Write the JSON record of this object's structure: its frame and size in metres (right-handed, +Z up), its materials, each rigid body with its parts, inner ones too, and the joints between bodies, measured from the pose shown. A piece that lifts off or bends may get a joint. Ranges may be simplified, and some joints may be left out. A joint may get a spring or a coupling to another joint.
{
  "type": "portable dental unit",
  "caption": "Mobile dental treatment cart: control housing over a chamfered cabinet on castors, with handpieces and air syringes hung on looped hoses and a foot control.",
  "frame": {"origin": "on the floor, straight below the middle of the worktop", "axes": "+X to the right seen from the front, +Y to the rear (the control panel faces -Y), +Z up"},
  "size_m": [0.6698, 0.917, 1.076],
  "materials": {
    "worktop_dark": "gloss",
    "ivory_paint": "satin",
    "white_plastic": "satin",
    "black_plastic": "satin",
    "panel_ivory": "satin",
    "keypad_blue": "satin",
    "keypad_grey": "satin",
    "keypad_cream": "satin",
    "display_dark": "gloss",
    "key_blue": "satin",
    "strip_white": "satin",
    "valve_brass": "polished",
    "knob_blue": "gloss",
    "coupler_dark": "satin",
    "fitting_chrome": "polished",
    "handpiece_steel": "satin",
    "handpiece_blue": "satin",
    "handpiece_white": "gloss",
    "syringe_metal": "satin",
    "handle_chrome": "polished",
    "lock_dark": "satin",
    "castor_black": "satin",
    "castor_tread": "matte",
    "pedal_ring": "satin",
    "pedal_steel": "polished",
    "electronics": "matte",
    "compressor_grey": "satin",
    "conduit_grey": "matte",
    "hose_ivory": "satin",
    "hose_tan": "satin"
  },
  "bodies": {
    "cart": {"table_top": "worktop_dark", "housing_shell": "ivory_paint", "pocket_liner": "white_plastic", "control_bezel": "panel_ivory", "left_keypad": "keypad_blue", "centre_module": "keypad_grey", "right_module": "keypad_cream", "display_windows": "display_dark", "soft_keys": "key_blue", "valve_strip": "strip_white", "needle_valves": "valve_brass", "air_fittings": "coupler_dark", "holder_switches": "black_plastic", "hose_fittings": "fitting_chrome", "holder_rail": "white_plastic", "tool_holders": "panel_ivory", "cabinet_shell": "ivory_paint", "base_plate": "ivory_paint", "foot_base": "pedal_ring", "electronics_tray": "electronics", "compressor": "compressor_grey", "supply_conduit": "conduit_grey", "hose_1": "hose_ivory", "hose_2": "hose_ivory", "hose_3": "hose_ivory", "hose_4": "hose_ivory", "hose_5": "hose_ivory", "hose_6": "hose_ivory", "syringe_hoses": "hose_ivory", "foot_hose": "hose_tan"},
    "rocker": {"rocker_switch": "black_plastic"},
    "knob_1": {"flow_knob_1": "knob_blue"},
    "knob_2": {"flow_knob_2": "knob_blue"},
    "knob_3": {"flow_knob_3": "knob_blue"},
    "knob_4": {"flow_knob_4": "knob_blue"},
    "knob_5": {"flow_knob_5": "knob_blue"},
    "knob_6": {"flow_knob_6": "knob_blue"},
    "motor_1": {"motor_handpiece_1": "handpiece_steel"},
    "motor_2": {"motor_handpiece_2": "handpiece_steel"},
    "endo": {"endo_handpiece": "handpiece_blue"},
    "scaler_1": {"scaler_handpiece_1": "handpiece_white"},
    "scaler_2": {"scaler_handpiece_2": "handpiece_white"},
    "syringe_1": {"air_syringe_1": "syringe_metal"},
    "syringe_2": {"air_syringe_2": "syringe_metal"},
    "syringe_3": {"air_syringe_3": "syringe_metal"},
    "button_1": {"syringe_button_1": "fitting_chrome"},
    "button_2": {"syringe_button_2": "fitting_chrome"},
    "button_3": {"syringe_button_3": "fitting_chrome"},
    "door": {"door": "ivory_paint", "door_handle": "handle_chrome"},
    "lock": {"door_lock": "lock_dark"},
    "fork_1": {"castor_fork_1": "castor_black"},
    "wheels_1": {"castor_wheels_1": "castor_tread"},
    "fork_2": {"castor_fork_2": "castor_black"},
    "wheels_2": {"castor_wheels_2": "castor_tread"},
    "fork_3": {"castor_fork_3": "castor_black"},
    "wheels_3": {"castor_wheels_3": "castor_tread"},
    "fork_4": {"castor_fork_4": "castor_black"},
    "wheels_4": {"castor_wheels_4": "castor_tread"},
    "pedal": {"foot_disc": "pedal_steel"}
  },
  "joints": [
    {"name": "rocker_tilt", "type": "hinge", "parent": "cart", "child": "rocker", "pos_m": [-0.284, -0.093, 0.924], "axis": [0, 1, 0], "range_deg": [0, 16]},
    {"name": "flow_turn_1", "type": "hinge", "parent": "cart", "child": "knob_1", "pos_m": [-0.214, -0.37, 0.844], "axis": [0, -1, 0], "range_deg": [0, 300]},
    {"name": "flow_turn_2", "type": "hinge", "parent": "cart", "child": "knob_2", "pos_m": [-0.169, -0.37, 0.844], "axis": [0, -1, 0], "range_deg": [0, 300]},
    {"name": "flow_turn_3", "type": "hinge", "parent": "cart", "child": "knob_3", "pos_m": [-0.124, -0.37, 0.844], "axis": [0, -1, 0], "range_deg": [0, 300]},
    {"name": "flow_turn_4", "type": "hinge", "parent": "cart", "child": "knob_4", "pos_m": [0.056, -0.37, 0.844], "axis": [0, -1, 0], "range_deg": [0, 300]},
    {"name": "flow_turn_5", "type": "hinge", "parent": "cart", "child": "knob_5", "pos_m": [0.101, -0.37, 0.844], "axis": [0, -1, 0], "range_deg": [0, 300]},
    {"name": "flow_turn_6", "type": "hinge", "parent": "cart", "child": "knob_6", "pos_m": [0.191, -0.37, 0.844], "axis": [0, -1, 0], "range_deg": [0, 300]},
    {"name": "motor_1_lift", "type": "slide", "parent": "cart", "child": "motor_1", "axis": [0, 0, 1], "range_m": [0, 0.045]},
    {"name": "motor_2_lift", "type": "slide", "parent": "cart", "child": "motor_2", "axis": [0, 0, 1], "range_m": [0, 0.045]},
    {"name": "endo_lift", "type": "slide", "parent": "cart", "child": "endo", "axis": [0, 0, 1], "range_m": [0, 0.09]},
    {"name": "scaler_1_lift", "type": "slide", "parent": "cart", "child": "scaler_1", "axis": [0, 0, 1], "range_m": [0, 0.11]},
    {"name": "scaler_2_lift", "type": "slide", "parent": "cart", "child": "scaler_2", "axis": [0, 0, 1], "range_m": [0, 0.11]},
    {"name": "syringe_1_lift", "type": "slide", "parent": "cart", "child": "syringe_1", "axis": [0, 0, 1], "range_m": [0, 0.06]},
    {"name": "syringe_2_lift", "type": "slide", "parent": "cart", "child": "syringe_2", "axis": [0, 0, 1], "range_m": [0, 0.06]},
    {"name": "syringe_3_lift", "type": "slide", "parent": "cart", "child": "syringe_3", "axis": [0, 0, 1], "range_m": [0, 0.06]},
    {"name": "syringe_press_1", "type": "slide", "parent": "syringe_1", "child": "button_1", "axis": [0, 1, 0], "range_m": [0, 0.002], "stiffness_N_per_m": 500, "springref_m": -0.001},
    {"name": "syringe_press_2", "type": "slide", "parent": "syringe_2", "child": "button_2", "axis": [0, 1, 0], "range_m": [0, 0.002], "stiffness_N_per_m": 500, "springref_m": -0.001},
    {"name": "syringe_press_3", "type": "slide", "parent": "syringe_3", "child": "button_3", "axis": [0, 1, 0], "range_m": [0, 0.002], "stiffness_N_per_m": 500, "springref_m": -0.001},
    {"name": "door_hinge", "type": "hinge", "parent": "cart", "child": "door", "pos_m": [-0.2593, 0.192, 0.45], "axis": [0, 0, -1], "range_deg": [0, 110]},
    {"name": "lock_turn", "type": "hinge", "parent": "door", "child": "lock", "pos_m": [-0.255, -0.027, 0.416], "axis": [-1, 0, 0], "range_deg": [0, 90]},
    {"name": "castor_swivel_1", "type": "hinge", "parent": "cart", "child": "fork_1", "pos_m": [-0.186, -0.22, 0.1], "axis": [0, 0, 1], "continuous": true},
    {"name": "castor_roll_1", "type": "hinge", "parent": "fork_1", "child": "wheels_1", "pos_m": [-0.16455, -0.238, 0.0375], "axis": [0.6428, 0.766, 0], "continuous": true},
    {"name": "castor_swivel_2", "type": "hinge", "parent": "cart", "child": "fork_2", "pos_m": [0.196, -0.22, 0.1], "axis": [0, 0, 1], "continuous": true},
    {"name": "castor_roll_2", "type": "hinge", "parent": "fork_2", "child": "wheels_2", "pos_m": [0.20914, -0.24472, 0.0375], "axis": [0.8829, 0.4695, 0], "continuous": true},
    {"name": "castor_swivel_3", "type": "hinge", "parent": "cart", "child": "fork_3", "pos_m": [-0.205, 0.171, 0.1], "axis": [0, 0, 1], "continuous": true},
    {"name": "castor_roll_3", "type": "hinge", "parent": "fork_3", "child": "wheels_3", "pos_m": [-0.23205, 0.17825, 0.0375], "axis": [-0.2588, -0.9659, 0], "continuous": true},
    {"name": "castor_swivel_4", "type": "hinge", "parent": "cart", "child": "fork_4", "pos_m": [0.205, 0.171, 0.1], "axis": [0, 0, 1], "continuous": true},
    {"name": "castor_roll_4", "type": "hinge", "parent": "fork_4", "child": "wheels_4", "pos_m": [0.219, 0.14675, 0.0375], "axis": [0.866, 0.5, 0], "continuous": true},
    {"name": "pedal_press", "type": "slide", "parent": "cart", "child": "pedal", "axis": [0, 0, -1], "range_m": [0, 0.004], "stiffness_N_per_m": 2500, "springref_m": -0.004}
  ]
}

——————————

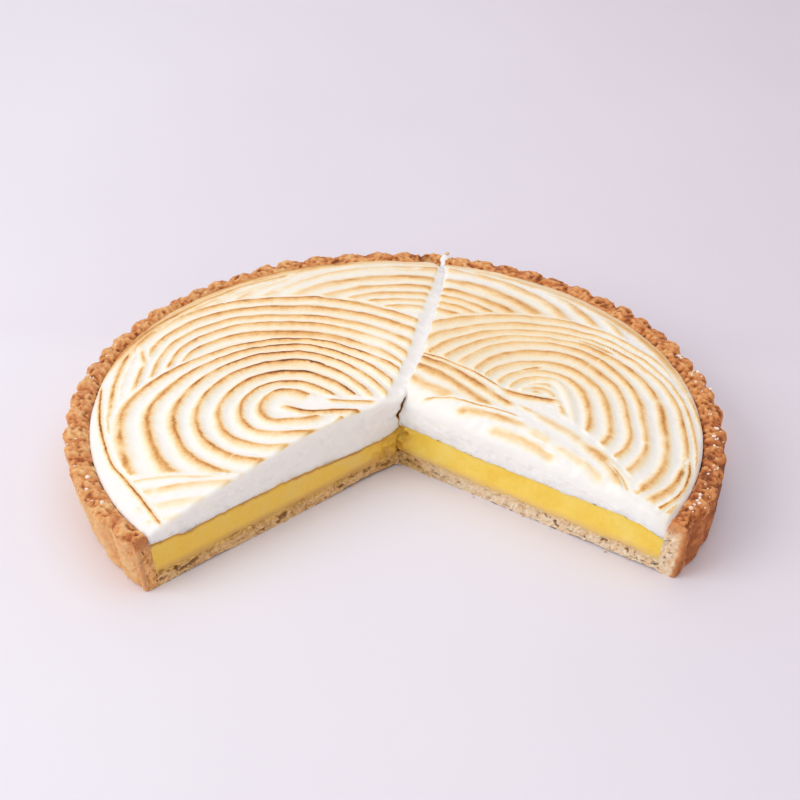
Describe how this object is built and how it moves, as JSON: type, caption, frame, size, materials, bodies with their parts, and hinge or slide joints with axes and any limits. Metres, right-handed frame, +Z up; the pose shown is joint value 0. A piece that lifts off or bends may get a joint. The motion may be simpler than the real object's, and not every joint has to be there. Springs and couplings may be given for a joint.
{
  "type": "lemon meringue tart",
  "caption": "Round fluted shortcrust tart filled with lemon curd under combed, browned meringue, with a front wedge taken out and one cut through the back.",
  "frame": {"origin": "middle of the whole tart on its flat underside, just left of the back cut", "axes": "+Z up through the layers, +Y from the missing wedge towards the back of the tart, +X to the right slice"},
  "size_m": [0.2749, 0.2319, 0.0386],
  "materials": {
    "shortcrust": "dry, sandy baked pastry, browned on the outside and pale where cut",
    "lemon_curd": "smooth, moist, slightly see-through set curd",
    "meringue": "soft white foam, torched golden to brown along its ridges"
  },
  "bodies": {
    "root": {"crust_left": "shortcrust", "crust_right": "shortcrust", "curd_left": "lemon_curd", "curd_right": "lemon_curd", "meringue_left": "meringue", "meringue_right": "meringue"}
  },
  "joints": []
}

——————————

§ **WHAT TO WORK ON**: Search the listing above for the string "handed". Copy every line that contains it.

§ **PROBLEM SOLUTION**:
Write the JSON record of this object's structure: its frame and size in metres (right-handed, +Z up), its materials, each rigid body with its parts, inner ones too, and the joints between bodies, measured from the pose shown. A piece that lifts off or bends may get a joint. Ranges may be simplified, and some joints may be left out. A joint may get a spring or a coupling to another joint.
Describe how this object is built and how it moves, as JSON: type, caption, frame, size, materials, bodies with their parts, and hinge or slide joints with axes and any limits. Metres, right-handed frame, +Z up; the pose shown is joint value 0. A piece that lifts off or bends may get a joint. The motion may be simpler than the real object's, and not every joint has to be there. Springs and couplings may be given for a joint.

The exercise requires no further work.